» Required work
Give all of the lines again, with nothing added or dropped.

» Material
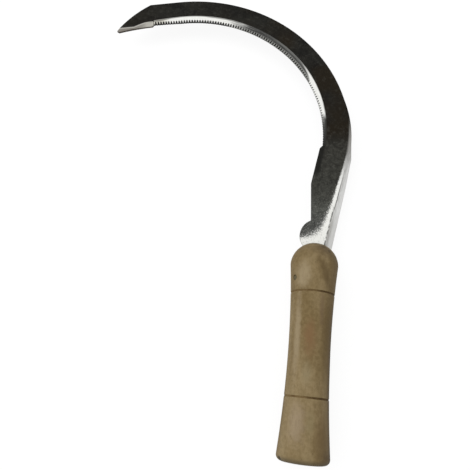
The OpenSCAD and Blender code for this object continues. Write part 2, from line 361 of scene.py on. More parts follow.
def hook_place_group():
    """Where a point lies on the blade, in millimetres: along the line of the teeth, from
    level with the hook's centre, and in from that line. Share goes from 0 at the teeth to
    1 at the bevel's upper border, and Valley from 0 in the middle of a groove to 0.5."""
    gives = [(name, "NodeSocketFloat") for name in ("Along", "Inset", "Share", "Valley")]
    tree, start, end = open_group("hook place", [("Place", "NodeSocketVector")], gives)
    x, y = in_mm(tree, start.outputs[0])[:2]
    right = calc(tree, "SUBTRACT", x, HOOK_X / MM)
    up = calc(tree, "SUBTRACT", y, HOOK_Y / MM)
    turn = calc(tree, "ARCTAN2", up, right)
    turn = calc(tree, "MINIMUM", calc(tree, "MAXIMUM", turn, 0.0), NOSE_TURN)
    level, upright = calc(tree, "COSINE", turn), calc(tree, "SINE", turn)
    reach = calc(tree, "ADD", times(tree, right, level), times(tree, up, upright))
    past = calc(tree, "SUBTRACT", times(tree, up, level), times(tree, right, upright))
    inset = calc(tree, "SUBTRACT", reach, EDGE_R / MM)
    along = calc(tree, "ADD", times(tree, turn, EDGE_R / MM), past)
    unturned = calc(tree, "SUBTRACT", 1.0, calc(tree, "DIVIDE", turn, NOSE_TURN))
    past_round = calc(tree, "DIVIDE", calc(tree, "MAXIMUM", past, 0.0), NOSE_RUN)
    straight = calc(tree, "MINIMUM", past_round, 1.0)
    lost = calc(
        tree, "ADD", times(tree, calc(tree, "POWER", unturned, 3.0), BEVEL_W - BEVEL_HEEL_W),
        times(tree, straight, BEVEL_W - BEVEL_NOSE_W),
    )
    from_teeth = calc(tree, "SUBTRACT", inset, times(tree, straight, NOSE_RISE))
    pitches = calc(tree, "DIVIDE", calc(tree, "ADD", along, HEEL_RUN), TOOTH_PITCH)
    teeth = calc(tree, "FRACT", pitches)
    put(end.inputs["Along"], along)
    put(end.inputs["Inset"], inset)
    width = calc(tree, "SUBTRACT", BEVEL_W, lost)
    put(end.inputs["Share"], calc(tree, "DIVIDE", from_teeth, width))
    put(end.inputs["Valley"], calc(tree, "ABSOLUTE", calc(tree, "SUBTRACT", teeth, 0.5)))
    return tree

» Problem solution
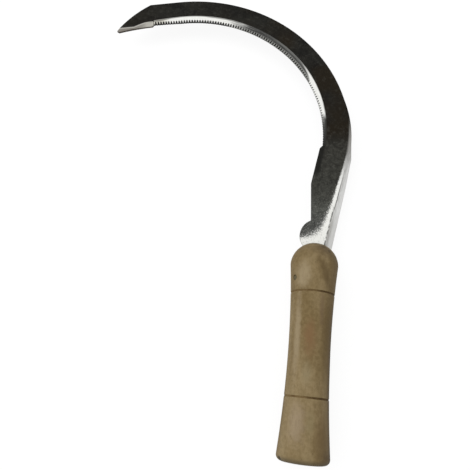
The OpenSCAD and Blender code for this object continues. Write part 2, from line 361 of scene.py on. More parts follow.
def hook_place_group():
    """Where a point lies on the blade, in millimetres: along the line of the teeth, from
    level with the hook's centre, and in from that line. Share goes from 0 at the teeth to
    1 at the bevel's upper border, and Valley from 0 in the middle of a groove to 0.5."""
    gives = [(name, "NodeSocketFloat") for name in ("Along", "Inset", "Share", "Valley")]
    tree, start, end = open_group("hook place", [("Place", "NodeSocketVector")], gives)
    x, y = in_mm(tree, start.outputs[0])[:2]
    right = calc(tree, "SUBTRACT", x, HOOK_X / MM)
    up = calc(tree, "SUBTRACT", y, HOOK_Y / MM)
    turn = calc(tree, "ARCTAN2", up, right)
    turn = calc(tree, "MINIMUM", calc(tree, "MAXIMUM", turn, 0.0), NOSE_TURN)
    level, upright = calc(tree, "COSINE", turn), calc(tree, "SINE", turn)
    reach = calc(tree, "ADD", times(tree, right, level), times(tree, up, upright))
    past = calc(tree, "SUBTRACT", times(tree, up, level), times(tree, right, upright))
    inset = calc(tree, "SUBTRACT", reach, EDGE_R / MM)
    along = calc(tree, "ADD", times(tree, turn, EDGE_R / MM), past)
    unturned = calc(tree, "SUBTRACT", 1.0, calc(tree, "DIVIDE", turn, NOSE_TURN))
    past_round = calc(tree, "DIVIDE", calc(tree, "MAXIMUM", past, 0.0), NOSE_RUN)
    straight = calc(tree, "MINIMUM", past_round, 1.0)
    lost = calc(
        tree, "ADD", times(tree, calc(tree, "POWER", unturned, 3.0), BEVEL_W - BEVEL_HEEL_W),
        times(tree, straight, BEVEL_W - BEVEL_NOSE_W),
    )
    from_teeth = calc(tree, "SUBTRACT", inset, times(tree, straight, NOSE_RISE))
    pitches = calc(tree, "DIVIDE", calc(tree, "ADD", along, HEEL_RUN), TOOTH_PITCH)
    teeth = calc(tree, "FRACT", pitches)
    put(end.inputs["Along"], along)
    put(end.inputs["Inset"], inset)
    width = calc(tree, "SUBTRACT", BEVEL_W, lost)
    put(end.inputs["Share"], calc(tree, "DIVIDE", from_teeth, width))
    put(end.inputs["Valley"], calc(tree, "ABSOLUTE", calc(tree, "SUBTRACT", teeth, 0.5)))
    return tree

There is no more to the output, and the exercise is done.